## BEGIN AVAILABLE DATA

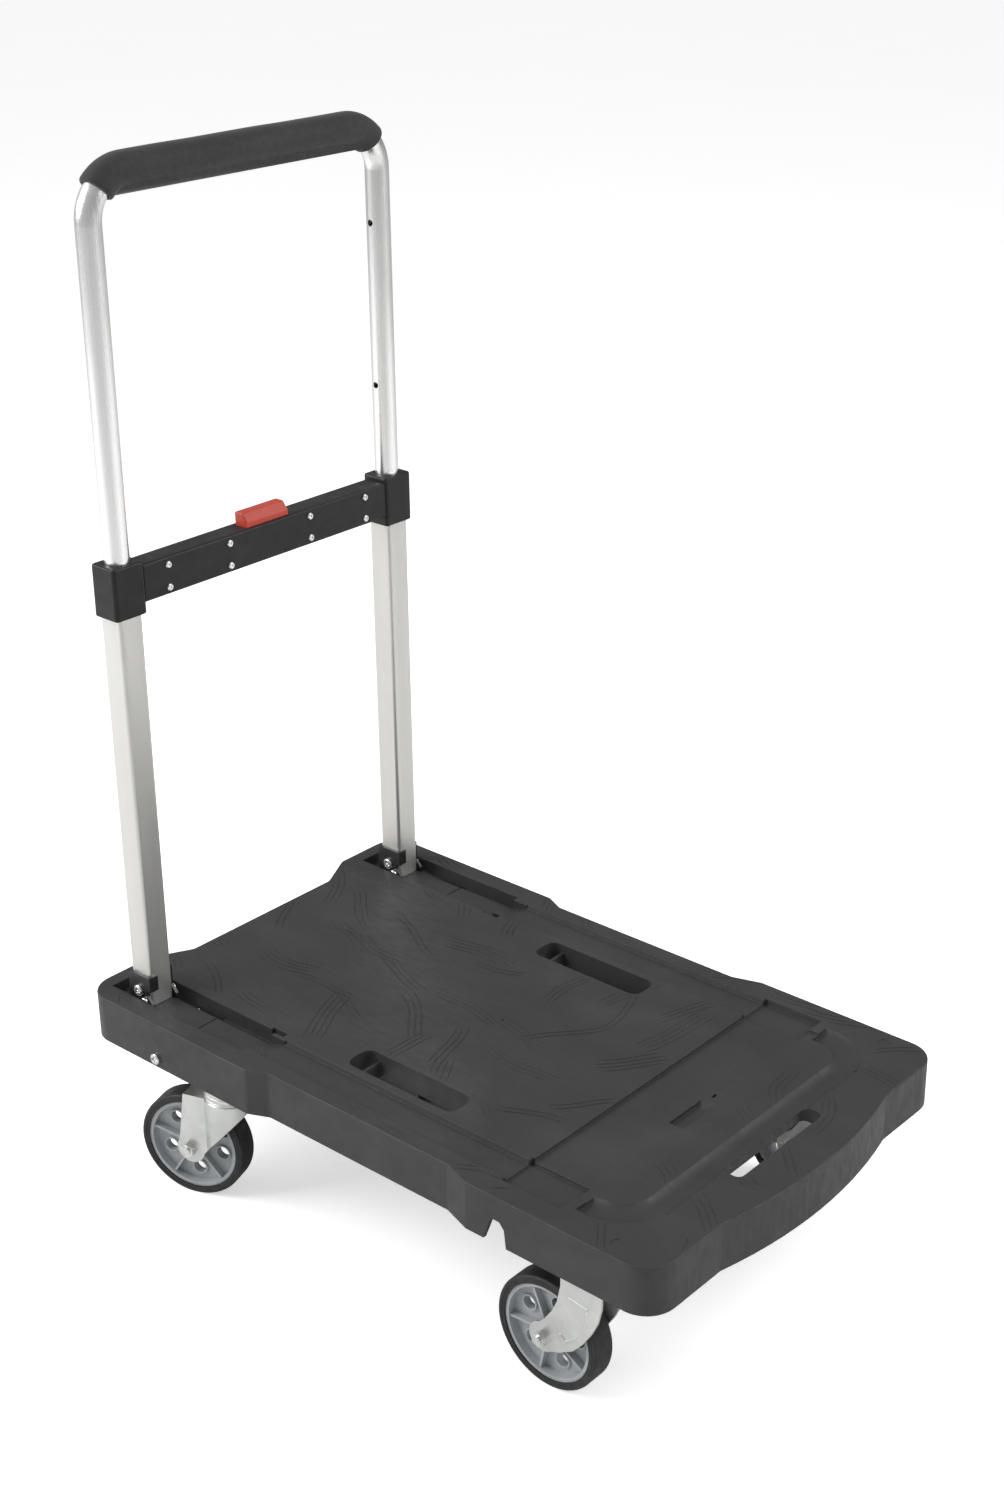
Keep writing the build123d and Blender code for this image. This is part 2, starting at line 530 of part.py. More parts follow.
def square_tube(x, y, z, size, wall, corner):
    """Upright square tube with rounded corners."""
    outer = rounded_block((x - size / 2, x + size / 2), (y - size / 2, y + size / 2), z, corner)
    room = size / 2 - wall
    inner = rounded_block((x - room, x + room), (y - room, y + room), (z[0] - 1, z[1] + 1), corner - wall)
    return outer - inner


def make_leg(side):
    """Square tube from the deck up into the sleeve, drilled for the bolts and the lock pin."""
    y = side * LEG_Y
    z = (FOOT_Z, DECK_TOP + SLEEVE_TOP - BUSH_DEPTH)
    leg = square_tube(LEG_X, y, z, LEG_SIZE, LEG_WALL, LEG_CORNER)
    for x, bolt_z, radius, _ in FOOT_BOLTS:
        leg = leg - rod(radius, (x, y - LEG_SIZE, bolt_z), (x, y + LEG_SIZE, bolt_z))
    pin_z = DECK_TOP + PIN_HEIGHT
    return leg - rod(PIN_RADIUS + SLIDING_GAP, (LEG_X, 0, pin_z), (LEG_X, y, pin_z))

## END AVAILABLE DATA

_EXERCISE REQUIREMENTS_
From the preceding material, extract every line exactly.

_THE COMPLETED TASK_
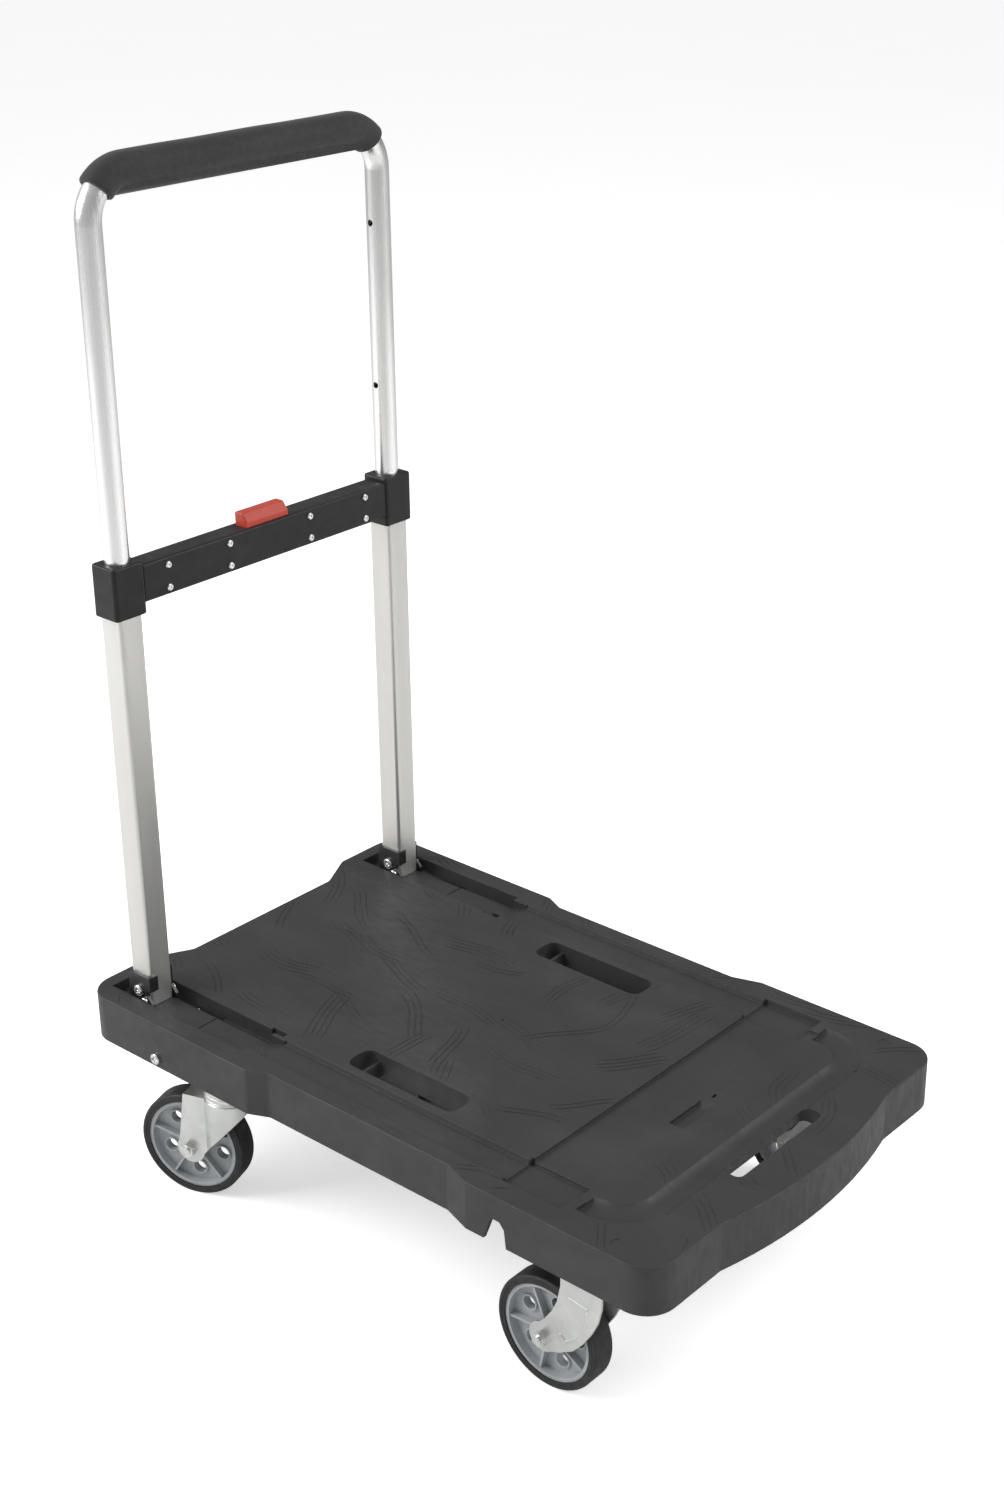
Keep writing the build123d and Blender code for this image. This is part 2, starting at line 530 of part.py. More parts follow.
def square_tube(x, y, z, size, wall, corner):
    """Upright square tube with rounded corners."""
    outer = rounded_block((x - size / 2, x + size / 2), (y - size / 2, y + size / 2), z, corner)
    room = size / 2 - wall
    inner = rounded_block((x - room, x + room), (y - room, y + room), (z[0] - 1, z[1] + 1), corner - wall)
    return outer - inner


def make_leg(side):
    """Square tube from the deck up into the sleeve, drilled for the bolts and the lock pin."""
    y = side * LEG_Y
    z = (FOOT_Z, DECK_TOP + SLEEVE_TOP - BUSH_DEPTH)
    leg = square_tube(LEG_X, y, z, LEG_SIZE, LEG_WALL, LEG_CORNER)
    for x, bolt_z, radius, _ in FOOT_BOLTS:
        leg = leg - rod(radius, (x, y - LEG_SIZE, bolt_z), (x, y + LEG_SIZE, bolt_z))
    pin_z = DECK_TOP + PIN_HEIGHT
    return leg - rod(PIN_RADIUS + SLIDING_GAP, (LEG_X, 0, pin_z), (LEG_X, y, pin_z))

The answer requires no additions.